TEHRAN — Iran has shot down an unmanned U.S. spy plane that flew over its Fordu nuclear site, a state-run website reported Wednesday, a day after it confirmed it was installing a new generation of advanced uranium enrichment centrifuges.
"An unmanned U.S. spy plane flying over the holy city of Qom near the uranium enrichment Fordu site was shot down by the Revolutionary Guards' air defense units," MP Ali Aghazadeh Dafsari was quoted as saying by the Youth Journalists Club's website, affiliated to Iran's state TV.
Other state media did not carry out the report and Iranian officials were not available to comment.
"The plane … was trying to collect information about the site's location," he said, without giving details.

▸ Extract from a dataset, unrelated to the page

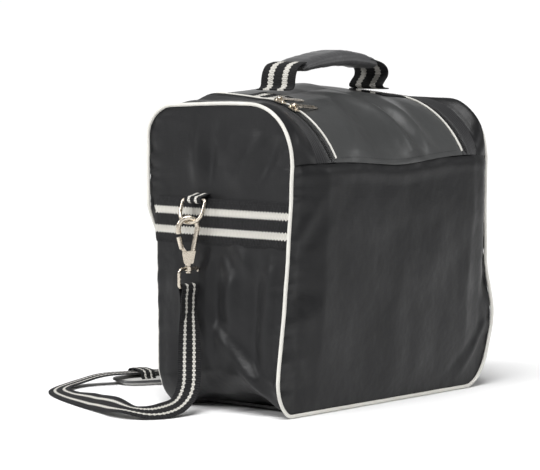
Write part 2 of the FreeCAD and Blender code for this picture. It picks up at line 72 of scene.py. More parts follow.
def make_stage():
    """Camera at the photograph's angle, pale floor and soft light."""
    scene = bpy.context.scene
    camera = bpy.data.objects.new("camera", bpy.data.cameras.new("camera"))
    camera.data.lens = LENS
    camera.data.sensor_width = 36.0
    camera.data.clip_end = 50.0
    camera.location = CAMERA_AT
    camera.rotation_euler = (math.radians(90 - LOOKS_DOWN), 0, math.radians(-LOOKS_RIGHT))
    scene.collection.objects.link(camera)
    scene.camera = camera
    scene.view_settings.view_transform = "Standard"
    world = bpy.data.worlds.new("studio")
    scene.world = world
    world.use_nodes = True
    nodes, links = world.node_tree.nodes, world.node_tree.links
    towards = nodes.new("ShaderNodeVectorMath")
    towards.operation = "DOT_PRODUCT"
    towards.inputs[1].default_value = BEHIND
    sweep = nodes.new("ShaderNodeMapRange")
    sweep.interpolation_type = "SMOOTHSTEP"
    for socket, value in zip(("From Min", "From Max", "To Min", "To Max"),
                             (*BACKDROP_EDGE, ROOM_LIGHT, BACKDROP_LIGHT)):
        sweep.inputs[socket].default_value = value
    links.new(nodes.new("ShaderNodeTexCoord").outputs["Generated"], towards.inputs[0])
    links.new(towards.outputs["Value"], sweep.inputs["Value"])
    links.new(sweep.outputs["Result"], nodes["Background"].inputs["Strength"])
    nodes["Background"].inputs["Color"].default_value = (1.0, 1.0, 1.0, 1.0)
    for name, kind, place, power in (("sun", "SUN", (-1.0, -0.45, 2.4), SUN_LIGHT),
                                     ("end", "AREA", (-2.3, 1.3, 1.5), END_LIGHT),
                                     ("front", "AREA", (1.5, -2.1, 1.4), FRONT_LIGHT)):
        lamp = bpy.data.objects.new(name, bpy.data.lights.new(name, kind))
        if kind == "SUN":
            lamp.data.angle = math.radians(SUN_WIDTH)
        else:
            lamp.data.size = LAMP_SIZE
        lamp.data.energy = power
        lamp.location = place
        aim = Vector((0.0, 0.0, 0.2)) - Vector(place)
        lamp.rotation_euler = aim.to_track_quat("-Z", "Y").to_euler()
        scene.collection.objects.link(lamp)
    mesh = bpy.data.meshes.new("floor")
    mesh.from_pydata([(FLOOR_HALF * a, FLOOR_HALF * b, 0)
                      for a, b in ((-1, -1), (1, -1), (1, 1), (-1, 1))], [], [(0, 1, 2, 3)])
    floor = bpy.data.objects.new("floor", mesh)
    scene.collection.objects.link(floor)
    material = bpy.data.materials.new("floor")
    material.use_nodes = True
    shader = material.node_tree.nodes["Principled BSDF"]
    shader.inputs["Base Color"].default_value = (0.95, 0.95, 0.95, 1)
    shader.inputs["Roughness"].default_value = 0.9
    shader.inputs["Specular IOR Level"].default_value = 0.0
    mesh.materials.append(material)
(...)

He did not say when the incident happened.
The Fordu site, secretly built inside a mountain bunker near Qom, was acknowledged by Iran only after Western intelligence agencies identified it in 2009.
The head of Iran's elite Revolutionary Guards announced in January that the Guards had shot down two unmanned Western reconnaissance drone aircraft in the Persian Gulf.

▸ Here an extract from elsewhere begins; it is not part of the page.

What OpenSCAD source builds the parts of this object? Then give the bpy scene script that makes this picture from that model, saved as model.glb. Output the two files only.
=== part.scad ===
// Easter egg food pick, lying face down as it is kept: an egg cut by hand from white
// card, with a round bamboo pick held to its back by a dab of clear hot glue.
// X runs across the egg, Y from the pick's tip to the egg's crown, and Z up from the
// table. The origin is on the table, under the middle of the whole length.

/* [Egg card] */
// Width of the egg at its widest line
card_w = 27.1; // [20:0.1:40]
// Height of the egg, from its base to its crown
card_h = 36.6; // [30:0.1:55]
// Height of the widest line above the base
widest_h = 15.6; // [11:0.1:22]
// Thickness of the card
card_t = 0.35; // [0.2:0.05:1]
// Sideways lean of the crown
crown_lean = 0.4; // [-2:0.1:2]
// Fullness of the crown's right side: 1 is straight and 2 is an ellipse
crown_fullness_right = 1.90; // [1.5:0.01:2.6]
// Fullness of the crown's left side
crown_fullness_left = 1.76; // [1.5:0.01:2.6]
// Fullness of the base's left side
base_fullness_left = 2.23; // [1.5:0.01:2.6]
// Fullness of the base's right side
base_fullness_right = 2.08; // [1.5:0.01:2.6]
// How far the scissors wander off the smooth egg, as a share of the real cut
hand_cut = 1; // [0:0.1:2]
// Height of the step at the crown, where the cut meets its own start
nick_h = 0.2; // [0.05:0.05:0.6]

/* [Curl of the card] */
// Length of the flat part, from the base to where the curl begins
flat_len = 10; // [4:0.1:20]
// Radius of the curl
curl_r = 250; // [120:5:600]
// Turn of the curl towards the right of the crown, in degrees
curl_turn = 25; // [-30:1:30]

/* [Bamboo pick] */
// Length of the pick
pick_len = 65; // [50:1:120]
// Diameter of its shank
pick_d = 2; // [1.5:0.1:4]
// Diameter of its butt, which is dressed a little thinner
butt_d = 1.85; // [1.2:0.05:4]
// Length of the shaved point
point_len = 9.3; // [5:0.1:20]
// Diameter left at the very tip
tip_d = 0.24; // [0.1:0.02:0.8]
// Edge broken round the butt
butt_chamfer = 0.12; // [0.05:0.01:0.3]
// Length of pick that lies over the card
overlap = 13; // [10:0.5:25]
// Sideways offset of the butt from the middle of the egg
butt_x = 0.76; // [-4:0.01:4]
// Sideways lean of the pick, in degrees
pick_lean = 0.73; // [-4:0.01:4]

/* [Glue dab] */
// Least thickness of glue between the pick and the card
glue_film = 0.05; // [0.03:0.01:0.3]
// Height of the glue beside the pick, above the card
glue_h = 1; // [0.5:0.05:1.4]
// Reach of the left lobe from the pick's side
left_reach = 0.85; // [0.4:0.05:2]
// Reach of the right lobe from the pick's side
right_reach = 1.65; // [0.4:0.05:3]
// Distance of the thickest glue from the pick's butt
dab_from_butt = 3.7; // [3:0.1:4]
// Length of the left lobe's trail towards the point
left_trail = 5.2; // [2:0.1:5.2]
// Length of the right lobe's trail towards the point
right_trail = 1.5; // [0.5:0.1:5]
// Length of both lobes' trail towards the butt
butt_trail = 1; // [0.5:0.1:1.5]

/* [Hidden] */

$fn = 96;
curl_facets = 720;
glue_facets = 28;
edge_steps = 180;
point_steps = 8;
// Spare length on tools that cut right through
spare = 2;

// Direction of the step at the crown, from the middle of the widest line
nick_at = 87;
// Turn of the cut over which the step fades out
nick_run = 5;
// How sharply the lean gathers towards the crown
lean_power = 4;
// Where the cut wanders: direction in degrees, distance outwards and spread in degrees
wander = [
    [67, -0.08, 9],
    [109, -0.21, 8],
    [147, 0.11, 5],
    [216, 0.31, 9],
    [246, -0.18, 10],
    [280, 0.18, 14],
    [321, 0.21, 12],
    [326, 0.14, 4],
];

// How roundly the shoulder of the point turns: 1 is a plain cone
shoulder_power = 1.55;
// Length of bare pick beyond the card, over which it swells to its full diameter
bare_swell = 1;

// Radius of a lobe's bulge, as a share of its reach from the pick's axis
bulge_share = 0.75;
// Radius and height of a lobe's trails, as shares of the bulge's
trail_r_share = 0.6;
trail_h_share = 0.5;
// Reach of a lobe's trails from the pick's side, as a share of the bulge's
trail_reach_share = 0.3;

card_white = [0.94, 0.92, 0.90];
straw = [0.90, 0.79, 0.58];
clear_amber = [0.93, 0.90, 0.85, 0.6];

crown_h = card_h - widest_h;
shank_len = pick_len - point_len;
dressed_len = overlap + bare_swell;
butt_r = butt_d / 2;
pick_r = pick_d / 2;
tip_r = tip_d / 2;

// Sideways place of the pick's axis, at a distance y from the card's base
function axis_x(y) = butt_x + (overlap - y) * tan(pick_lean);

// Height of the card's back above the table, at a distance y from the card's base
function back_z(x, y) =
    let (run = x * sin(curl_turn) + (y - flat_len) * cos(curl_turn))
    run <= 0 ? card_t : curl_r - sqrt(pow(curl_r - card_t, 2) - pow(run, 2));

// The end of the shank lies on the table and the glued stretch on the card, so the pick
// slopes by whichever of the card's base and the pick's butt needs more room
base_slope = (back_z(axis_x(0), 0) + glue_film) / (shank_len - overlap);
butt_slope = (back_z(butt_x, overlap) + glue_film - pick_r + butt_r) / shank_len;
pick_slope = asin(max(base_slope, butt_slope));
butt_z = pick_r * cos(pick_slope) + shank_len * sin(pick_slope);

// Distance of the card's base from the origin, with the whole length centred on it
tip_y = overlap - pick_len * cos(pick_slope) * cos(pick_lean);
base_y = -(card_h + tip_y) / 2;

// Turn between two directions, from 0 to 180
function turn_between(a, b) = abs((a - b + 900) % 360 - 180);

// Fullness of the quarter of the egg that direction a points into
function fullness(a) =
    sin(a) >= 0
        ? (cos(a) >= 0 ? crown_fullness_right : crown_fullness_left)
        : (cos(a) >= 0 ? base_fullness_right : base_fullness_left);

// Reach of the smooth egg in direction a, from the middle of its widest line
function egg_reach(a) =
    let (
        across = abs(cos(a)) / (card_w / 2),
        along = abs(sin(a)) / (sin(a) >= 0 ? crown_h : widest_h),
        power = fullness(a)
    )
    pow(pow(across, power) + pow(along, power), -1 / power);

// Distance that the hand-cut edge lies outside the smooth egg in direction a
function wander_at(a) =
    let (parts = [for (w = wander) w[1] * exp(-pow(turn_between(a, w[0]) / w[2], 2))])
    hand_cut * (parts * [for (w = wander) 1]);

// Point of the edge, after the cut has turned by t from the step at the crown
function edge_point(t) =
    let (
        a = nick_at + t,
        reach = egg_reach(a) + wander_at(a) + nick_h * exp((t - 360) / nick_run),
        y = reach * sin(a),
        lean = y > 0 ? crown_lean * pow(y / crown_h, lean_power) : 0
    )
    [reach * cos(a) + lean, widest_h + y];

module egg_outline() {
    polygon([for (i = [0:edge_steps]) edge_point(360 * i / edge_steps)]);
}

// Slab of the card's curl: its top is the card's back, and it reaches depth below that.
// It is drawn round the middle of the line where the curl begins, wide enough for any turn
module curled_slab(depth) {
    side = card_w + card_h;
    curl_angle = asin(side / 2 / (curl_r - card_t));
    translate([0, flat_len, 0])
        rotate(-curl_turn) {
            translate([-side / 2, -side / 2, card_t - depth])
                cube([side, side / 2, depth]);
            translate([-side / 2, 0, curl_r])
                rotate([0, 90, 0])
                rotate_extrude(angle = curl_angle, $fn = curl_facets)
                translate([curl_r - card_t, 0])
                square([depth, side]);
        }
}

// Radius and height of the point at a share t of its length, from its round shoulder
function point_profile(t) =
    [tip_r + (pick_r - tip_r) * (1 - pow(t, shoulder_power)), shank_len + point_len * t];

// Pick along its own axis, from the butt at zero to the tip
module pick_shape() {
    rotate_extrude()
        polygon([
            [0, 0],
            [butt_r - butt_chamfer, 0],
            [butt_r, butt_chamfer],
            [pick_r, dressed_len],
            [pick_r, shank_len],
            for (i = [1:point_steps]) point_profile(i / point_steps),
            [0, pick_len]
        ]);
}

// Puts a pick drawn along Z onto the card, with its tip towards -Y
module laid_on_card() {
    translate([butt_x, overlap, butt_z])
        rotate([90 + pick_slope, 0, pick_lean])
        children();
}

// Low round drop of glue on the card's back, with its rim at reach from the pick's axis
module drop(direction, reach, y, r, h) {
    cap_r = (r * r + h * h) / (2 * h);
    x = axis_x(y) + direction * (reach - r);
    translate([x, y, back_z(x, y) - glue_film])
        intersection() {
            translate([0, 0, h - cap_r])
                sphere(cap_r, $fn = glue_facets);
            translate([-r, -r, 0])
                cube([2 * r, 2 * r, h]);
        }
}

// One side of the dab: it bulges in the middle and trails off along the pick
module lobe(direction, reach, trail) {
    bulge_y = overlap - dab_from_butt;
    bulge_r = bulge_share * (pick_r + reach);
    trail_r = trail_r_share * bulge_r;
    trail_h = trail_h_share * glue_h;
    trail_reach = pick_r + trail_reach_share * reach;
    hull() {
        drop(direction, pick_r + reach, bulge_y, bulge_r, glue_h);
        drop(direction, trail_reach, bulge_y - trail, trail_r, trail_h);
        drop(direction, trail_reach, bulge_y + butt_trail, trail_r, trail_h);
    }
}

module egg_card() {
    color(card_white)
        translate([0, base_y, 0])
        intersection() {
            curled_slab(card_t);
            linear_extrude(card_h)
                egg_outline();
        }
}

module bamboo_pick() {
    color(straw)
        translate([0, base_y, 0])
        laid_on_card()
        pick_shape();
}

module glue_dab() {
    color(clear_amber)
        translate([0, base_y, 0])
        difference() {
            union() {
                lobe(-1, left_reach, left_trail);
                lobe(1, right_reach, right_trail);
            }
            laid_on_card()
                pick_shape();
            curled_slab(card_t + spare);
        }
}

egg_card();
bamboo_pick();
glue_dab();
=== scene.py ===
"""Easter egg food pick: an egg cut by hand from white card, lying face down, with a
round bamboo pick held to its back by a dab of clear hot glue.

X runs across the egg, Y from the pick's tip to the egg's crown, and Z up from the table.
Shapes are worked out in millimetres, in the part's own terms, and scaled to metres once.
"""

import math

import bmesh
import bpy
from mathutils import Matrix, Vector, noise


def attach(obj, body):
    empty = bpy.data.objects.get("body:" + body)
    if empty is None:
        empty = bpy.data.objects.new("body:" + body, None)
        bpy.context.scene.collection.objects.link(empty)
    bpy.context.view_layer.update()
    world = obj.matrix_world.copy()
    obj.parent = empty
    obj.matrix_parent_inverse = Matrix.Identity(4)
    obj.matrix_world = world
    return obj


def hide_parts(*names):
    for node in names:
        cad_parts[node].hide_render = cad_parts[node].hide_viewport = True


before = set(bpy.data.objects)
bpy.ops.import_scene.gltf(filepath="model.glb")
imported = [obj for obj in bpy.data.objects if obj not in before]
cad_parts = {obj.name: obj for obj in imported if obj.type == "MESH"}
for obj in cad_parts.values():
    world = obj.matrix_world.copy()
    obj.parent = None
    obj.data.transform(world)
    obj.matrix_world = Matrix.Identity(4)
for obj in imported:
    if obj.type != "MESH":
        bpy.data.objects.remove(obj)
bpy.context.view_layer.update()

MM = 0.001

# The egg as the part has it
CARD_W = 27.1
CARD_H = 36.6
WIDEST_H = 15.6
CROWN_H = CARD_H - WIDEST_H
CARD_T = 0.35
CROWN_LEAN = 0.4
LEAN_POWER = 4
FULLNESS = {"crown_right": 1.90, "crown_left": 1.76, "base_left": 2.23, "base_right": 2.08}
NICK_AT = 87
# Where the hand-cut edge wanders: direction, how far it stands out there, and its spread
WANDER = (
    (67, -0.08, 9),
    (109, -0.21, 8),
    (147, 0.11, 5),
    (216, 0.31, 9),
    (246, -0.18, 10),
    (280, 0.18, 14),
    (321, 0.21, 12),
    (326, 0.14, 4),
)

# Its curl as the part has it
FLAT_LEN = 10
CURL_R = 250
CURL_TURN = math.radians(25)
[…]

The Pentagon denied that report but acknowledged that some spy planes had crashed in the past due to mechanical failure.
Iran is at odds with major powers over its nuclear work, which the United States and its allies say is intended to enable Iran to produce bombs. Iran denies the allegations and says it wants only to generate electricity.
The United States and Israel, Iran's arch enemies, have not ruled out military action if diplomacy efforts fail to end the row.
Iran has dismissed reports of possible U.S. or Israeli plans to strike Iran, warning that it will respond by attacking U.S. interests in the Gulf and Israel if any such assault were made.
Analysts say Tehran could retaliate by launching hit-and-run strikes in the Gulf and by closing the Strait of Hormuz. About 40 percent of all traded oil leaves the Gulf region through the strategic waterway.